Not in the traditional web CMS sense. Slab is closer to an internal knowledge and documentation platform than a website or headless CMS.
Is Slab a good Knowledge repository platform for enterprise teams?
It can be, especially for internal knowledge sharing. Enterprise buyers should validate governance, security, administrative controls, and integration fit against their requirements.
Can Slab replace an intranet?
Sometimes, but not always. Slab can cover internal documentation well, but a full intranet may be better if you need broad employee communications, social features, or organization-wide portal capabilities.
How does Slab compare with documentation tools built for external publishing?
Slab is generally more aligned with internal knowledge management. External docs platforms may be stronger when public publishing, developer portals, or branded documentation experiences are the main goal.
What should I evaluate before choosing a Knowledge repository platform?
Focus on audience, search quality, governance, information architecture, access control, integration fit, and who will maintain content over time.
Conclusion
Slab is best understood as an internal knowledge management solution with a strong claim on the Knowledge repository platform category, not as a catch-all CMS replacement. For organizations that need a usable, collaborative home for team knowledge, Slab can be a practical and effective choice.
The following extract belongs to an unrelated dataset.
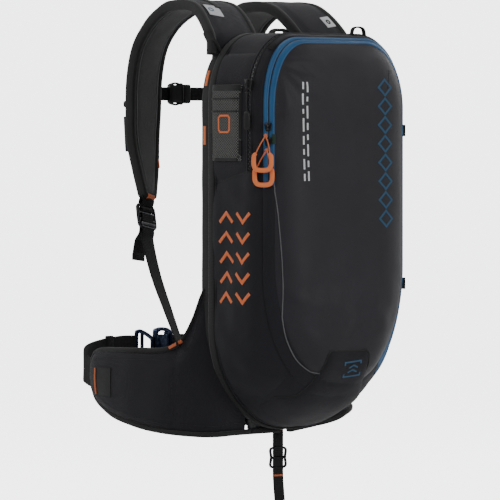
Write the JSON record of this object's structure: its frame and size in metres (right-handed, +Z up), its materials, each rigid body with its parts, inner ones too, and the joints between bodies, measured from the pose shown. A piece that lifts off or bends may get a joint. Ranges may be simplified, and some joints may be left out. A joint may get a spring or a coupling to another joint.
{
  "type": "avalanche airbag backpack",
  "caption": "Avalanche airbag backpack with hinged zip front panel, padded shoulder straps, hip belt with metal buckle, and an inner gas release system.",
  "frame": {"origin": "centre line of the lumbar pad's flat face, where it rests on the wearer's back", "axes": "+Y out of the lumbar pad towards the wearer, +Z up along the pack, +X the wearer's right"},
  "size_m": [0.3292, 0.4099, 0.6487],
  "materials": {
    "pack_fabric": "matt woven nylon",
    "front_fabric": "smooth coated stretch fabric",
    "black_zip": "woven zip tape",
    "blue_zip": "laminated water-resistant zip tape",
    "silver_piping": "reflective piping",
    "white_plastic": "moulded sheet",
    "aluminium": "satin",
    "spacer_mesh": "heathered spacer mesh over foam",
    "airbag_fabric": "coated ripstop",
    "black_plastic": "moulded",
    "orange_plastic": "moulded",
    "cable_sleeve": "extruded sleeve",
    "stretch_mesh": "stretch diamond mesh",
    "webbing": "woven webbing",
    "buckle_metal": "anodised dark blue"
  },
  "bodies": {
    "pack": {"back_wall": "pack_fabric", "side_panel_left_lower": "pack_fabric", "side_panel_left_upper": "pack_fabric", "top_panel": "pack_fabric", "side_panel_right": "pack_fabric", "airbag_zip_tape": "black_zip", "compartment_gusset": "pack_fabric", "bottom_panel": "pack_fabric", "zip_tape_outer": "blue_zip", "front_piping": "silver_piping", "front_panel_lower": "front_fabric", "divider_panel": "pack_fabric", "frame_sheet": "white_plastic", "frame_stay_left": "aluminium", "frame_stay_right": "aluminium", "back_pad_left": "spacer_mesh", "back_pad_right": "spacer_mesh", "lumbar_pad": "spacer_mesh", "folded_airbag": "airbag_fabric", "inflator_housing": "black_plastic", "release_cable_inner": "cable_sleeve", "side_mesh_pocket": "stretch_mesh", "top_loop": "webbing", "gear_loop_upper": "webbing", "gear_loop_lower": "webbing", "lower_webbing_left": "webbing", "lower_webbing_right": "webbing"},
    "front_flap": {"front_panel": "front_fabric", "zip_tape_inner": "blue_zip"},
    "upper_slider": {"zip_slider_upper": "black_plastic"},
    "upper_pull": {"zip_pull_upper": "orange_plastic"},
    "lower_slider": {"zip_slider_lower": "black_plastic"},
    "lower_pull": {"zip_pull_lower": "orange_plastic"},
    "airbag_slider": {"airbag_slider": "black_plastic"},
    "airbag_pull": {"airbag_pull": "black_plastic"},
    "left_strap": {"strap_pad_left": "spacer_mesh", "sternum_webbing_left": "webbing", "sternum_buckle_socket": "black_plastic", "trigger_pouch": "webbing"},
    "left_lock": {"ladder_lock_left": "black_plastic"},
    "right_strap": {"strap_pad_right": "spacer_mesh"},
    "right_lock": {"ladder_lock_right": "black_plastic"},
    "sternum_plug": {"sternum_webbing_right": "webbing", "sternum_buckle_plug": "black_plastic"},
    "trigger": {"trigger_handle": "orange_plastic"},
    "release_pin": {"release_pin": "aluminium"},
    "cartridge": {"gas_cartridge": "aluminium"},
    "left_wing": {"hip_wing_left": "pack_fabric", "hip_webbing_left": "webbing", "hip_buckle_hook": "buckle_metal"},
    "right_wing": {"hip_wing_right": "pack_fabric", "hip_webbing_right": "webbing", "hip_buckle_frame": "buckle_metal"},
    "leg_strap": {"leg_strap": "webbing"},
    "leg_buckle": {"leg_strap_buckle": "aluminium"},
    "haul_loop": {"haul_loop": "webbing"}
  },
  "joints": [
    {"name": "front_panel_open", "type": "hinge", "parent": "pack", "child": "front_flap", "pos_m": [-0.1105, -0.16, 0.267], "axis": [0.6084, 0, -0.7936], "range_deg": [0, 75]},
    {"name": "upper_zip_slide", "type": "slide", "parent": "pack", "child": "upper_slider", "axis": [0, 0, 1], "range_m": [0, 0.03]},
    {"name": "upper_pull_swing", "type": "hinge", "parent": "upper_slider", "child": "upper_pull", "pos_m": [-0.1205, -0.1291, 0.333], "axis": [-0.7584, -0.6518, 0], "range_deg": [-35, 35]},
    {"name": "lower_zip_slide", "type": "slide", "parent": "pack", "child": "lower_slider", "axis": [0, 0, 1], "range_m": [-0.05, 0]},
    {"name": "lower_pull_swing", "type": "hinge", "parent": "lower_slider", "child": "lower_pull", "pos_m": [-0.1158, -0.1251, 0.3145], "axis": [-0.7584, -0.6518, 0], "range_deg": [-35, 35]},
    {"name": "airbag_zip_slide", "type": "slide", "parent": "pack", "child": "airbag_slider", "axis": [0, 0, 1], "range_m": [-0.1, 0]},
    {"name": "airbag_pull_swing", "type": "hinge", "parent": "airbag_slider", "child": "airbag_pull", "pos_m": [-0.1285, -0.0994, 0.3869], "axis": [-0.9832, -0.1825, 0], "range_deg": [0, 35]},
    {"name": "left_strap_swing", "type": "hinge", "parent": "pack", "child": "left_strap", "pos_m": [-0.08, -0.01, 0.433], "axis": [1, 0, 0], "range_deg": [0, 12], "deforming": ["lower_webbing_left"]},
    {"name": "right_strap_swing", "type": "hinge", "parent": "pack", "child": "right_strap", "pos_m": [0.08, -0.01, 0.433], "axis": [1, 0, 0], "range_deg": [0, 12], "deforming": ["lower_webbing_right"]},
    {"name": "left_lock_tilt", "type": "hinge", "parent": "left_strap", "child": "left_lock", "pos_m": [-0.0998, 0.1431, 0.2384], "axis": [0.967, 0.2546, 0], "range_deg": [-12, 20]},
    {"name": "right_lock_tilt", "type": "hinge", "parent": "right_strap", "child": "right_lock", "pos_m": [0.0998, 0.1431, 0.2384], "axis": [0.967, -0.2546, 0], "range_deg": [-12, 20]},
    {"name": "sternum_release", "type": "slide", "parent": "right_strap", "child": "sternum_plug", "axis": [1, 0, 0], "range_m": [0, 0.03]},
    {"name": "trigger_pull", "type": "slide", "parent": "left_strap", "child": "trigger", "axis": [0.1005, 0.201, 0.9744], "range_m": [0, 0.025]},
    {"name": "release_pin_pull", "type": "slide", "parent": "pack", "child": "release_pin", "axis": [0, 0, 1], "range_m": [0, 0.008]},
    {"name": "cartridge_turn", "type": "hinge", "parent": "pack", "child": "cartridge", "pos_m": [-0.0275, -0.045, 0.075], "axis": [0, 0, 1], "continuous": true},
    {"name": "left_wing_flex", "type": "hinge", "parent": "pack", "child": "left_wing", "pos_m": [-0.1, -0.002, 0], "axis": [0, 0, 1], "range_deg": [0, 30]},
    {"name": "right_wing_flex", "type": "hinge", "parent": "pack", "child": "right_wing", "pos_m": [0.1, -0.002, 0], "axis": [0, 0, 1], "range_deg": [-30, 0]},
    {"name": "leg_strap_swing", "type": "hinge", "parent": "pack", "child": "leg_strap", "pos_m": [-0.005, -0.012, -0.0465], "axis": [1, 0, 0], "range_deg": [-50, 50]},
    {"name": "leg_buckle_slide", "type": "slide", "parent": "leg_strap", "child": "leg_buckle", "axis": [0, 0, 1], "range_m": [-0.008, 0.01]},
    {"name": "haul_loop_fold", "type": "hinge", "parent": "pack", "child": "haul_loop", "pos_m": [0, -0.0085, 0.43], "axis": [1, 0, 0], "range_deg": [-10, 0]}
  ],
  "couplings": [
    {"joint": "right_strap_swing", "follows": "left_strap_swing", "ratio": 1},
    {"joint": "right_wing_flex", "follows": "left_wing_flex", "ratio": -1},
    {"joint": "release_pin_pull", "follows": "trigger_pull", "ratio": 0.32}
  ]
}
For teams with heavier external publishing, structured content, or enterprise intranet requirements, the better answer may be a different platform type.
The key decision is not whether Slab is “good” in isolation. It is whether Slab matches your content operating model, governance needs, and the specific role you want a Knowledge repository platform to play in your stack.
If you are narrowing vendors or defining requirements, compare Slab against the job you need done — internal wiki, operational knowledge hub, engineering runbook system, or broader digital workplace layer — and shortlist from there.